IndiGo flight disruption could result in financial damage: Moody’s

Mumbai, Dec 8 (UNI) Global credit rating agency Moody’s Ratings issued an official statement on Monday stating that widespread disruptions in IndiGo flights, could result in financial damage due to loss of revenue.

In a note, Moody’s said the disruptions are “credit negative” for the airline. “Despite temporary reprieve, failure to effectively plan for new aviation regulations is credit negative.”

“The disruptions are credit negative because IndiGo could face significant financial damage from loss of revenue because of flight cancellations, refunds and other compensation to affected customers, along with potential penalties imposed by DGCA,” according to the Moody’s statement.

Although IndiGo’s ‘Baa3’ rating with a stable outlook remains unchanged, Moody’s downgraded the airline’s human capital category score from 3 to 4, citing the impact of delayed hiring on operations.
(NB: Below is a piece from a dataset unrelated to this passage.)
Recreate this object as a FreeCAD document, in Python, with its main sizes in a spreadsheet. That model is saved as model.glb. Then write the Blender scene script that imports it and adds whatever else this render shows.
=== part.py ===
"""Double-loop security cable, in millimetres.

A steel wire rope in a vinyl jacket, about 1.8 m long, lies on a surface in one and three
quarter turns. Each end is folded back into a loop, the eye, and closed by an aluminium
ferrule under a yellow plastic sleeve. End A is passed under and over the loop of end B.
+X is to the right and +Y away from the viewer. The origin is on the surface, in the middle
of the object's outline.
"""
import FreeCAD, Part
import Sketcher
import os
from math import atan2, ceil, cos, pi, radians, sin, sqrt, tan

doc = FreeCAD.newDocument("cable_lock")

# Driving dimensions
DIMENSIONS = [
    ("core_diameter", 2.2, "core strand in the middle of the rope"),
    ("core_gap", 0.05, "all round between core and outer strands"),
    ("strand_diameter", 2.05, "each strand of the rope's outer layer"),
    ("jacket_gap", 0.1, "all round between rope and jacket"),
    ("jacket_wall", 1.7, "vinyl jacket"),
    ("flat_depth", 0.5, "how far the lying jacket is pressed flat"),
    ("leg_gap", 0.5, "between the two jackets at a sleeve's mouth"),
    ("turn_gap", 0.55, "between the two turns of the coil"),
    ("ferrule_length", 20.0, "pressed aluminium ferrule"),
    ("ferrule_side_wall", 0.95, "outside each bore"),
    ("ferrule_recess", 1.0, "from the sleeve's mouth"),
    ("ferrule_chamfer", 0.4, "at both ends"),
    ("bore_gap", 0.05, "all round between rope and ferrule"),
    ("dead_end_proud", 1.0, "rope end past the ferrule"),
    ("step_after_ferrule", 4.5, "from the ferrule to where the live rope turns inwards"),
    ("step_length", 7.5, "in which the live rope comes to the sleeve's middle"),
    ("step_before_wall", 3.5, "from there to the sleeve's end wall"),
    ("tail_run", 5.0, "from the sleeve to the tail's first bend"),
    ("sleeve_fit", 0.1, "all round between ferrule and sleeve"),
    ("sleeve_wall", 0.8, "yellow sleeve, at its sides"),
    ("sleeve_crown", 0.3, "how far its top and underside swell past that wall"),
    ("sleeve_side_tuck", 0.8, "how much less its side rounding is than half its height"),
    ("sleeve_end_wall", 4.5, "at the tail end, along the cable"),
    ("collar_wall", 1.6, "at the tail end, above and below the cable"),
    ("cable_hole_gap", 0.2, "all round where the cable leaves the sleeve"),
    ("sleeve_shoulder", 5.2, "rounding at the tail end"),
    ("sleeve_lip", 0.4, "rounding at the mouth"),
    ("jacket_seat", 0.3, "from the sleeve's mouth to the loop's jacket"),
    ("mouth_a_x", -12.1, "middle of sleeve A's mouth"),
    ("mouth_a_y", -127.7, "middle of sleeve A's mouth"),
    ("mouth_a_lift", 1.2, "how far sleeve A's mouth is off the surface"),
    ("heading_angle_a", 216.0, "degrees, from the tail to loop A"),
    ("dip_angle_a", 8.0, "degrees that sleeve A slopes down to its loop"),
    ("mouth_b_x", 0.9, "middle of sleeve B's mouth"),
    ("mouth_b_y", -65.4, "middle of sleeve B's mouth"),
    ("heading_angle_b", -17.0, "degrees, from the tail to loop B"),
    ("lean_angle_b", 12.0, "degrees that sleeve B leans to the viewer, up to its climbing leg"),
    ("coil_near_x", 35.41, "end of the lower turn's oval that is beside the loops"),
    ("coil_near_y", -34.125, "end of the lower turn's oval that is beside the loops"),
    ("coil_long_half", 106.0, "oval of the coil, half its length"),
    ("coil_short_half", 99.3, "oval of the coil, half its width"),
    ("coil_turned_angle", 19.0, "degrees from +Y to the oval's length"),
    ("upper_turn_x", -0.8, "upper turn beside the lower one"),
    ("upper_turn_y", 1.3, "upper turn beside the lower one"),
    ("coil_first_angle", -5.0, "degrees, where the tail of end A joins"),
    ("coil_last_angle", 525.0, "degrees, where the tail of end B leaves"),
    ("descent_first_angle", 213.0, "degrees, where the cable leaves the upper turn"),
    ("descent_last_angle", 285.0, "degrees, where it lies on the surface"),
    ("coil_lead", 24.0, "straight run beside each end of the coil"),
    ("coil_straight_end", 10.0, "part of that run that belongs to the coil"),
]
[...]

Moody’s also maintained a governance score of three, indicating moderate governance risk, and highlighted the absence of employee unions but pointed to the bargaining strength of pilots through broader industry associations.
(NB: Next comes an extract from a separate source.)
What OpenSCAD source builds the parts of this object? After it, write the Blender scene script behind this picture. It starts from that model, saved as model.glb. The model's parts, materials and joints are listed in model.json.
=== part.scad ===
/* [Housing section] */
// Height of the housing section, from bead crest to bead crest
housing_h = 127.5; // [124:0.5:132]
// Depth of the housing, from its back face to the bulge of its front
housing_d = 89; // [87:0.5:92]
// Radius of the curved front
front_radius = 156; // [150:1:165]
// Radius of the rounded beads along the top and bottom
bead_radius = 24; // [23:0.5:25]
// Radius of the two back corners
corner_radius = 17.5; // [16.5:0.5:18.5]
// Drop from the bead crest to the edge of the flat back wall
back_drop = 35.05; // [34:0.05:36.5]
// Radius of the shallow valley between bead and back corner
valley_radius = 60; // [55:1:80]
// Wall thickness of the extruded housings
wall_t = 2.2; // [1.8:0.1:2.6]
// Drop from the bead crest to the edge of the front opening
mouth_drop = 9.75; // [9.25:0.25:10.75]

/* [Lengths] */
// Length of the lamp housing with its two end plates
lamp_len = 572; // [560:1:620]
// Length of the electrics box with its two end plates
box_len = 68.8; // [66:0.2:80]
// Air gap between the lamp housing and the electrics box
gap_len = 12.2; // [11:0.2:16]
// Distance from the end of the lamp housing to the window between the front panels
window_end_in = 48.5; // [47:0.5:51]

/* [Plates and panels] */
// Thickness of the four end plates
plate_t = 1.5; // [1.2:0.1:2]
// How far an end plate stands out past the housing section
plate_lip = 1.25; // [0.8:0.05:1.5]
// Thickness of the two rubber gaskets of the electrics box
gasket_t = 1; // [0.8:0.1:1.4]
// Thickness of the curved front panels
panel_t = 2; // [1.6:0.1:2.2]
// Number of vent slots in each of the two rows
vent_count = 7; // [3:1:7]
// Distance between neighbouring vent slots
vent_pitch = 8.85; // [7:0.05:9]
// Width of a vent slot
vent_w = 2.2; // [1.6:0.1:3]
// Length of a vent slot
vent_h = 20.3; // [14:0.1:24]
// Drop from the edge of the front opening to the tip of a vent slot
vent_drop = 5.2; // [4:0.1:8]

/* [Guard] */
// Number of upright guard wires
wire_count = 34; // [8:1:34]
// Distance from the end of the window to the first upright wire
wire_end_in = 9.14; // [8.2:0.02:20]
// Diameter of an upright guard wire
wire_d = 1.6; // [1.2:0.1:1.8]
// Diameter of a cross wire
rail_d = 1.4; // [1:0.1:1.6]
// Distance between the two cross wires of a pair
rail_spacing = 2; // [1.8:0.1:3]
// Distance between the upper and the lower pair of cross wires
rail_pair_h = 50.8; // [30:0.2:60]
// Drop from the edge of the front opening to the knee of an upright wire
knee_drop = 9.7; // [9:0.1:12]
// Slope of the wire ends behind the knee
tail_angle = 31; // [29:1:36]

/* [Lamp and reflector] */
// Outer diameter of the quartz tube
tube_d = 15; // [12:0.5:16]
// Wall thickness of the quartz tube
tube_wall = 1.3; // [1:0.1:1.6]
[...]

Moody’s cited the airline’s “significant lapses in planning, oversight and resource management” as the primary cause, noting that the regulations had been communicated to the industry more than a year in advance.

“Recent flight disruptions underscore significant lapses in planning, oversight and resource management by IndiGo because the new regulations had been known to the industry for more than a year. The airline’s lean operations, which provide cost efficiencies in stable times, lacked the resilience needed for this change in regulations, leading to the need for a system-wide reboot that led to cancellation(s),” according to the statement issued by Moody’s.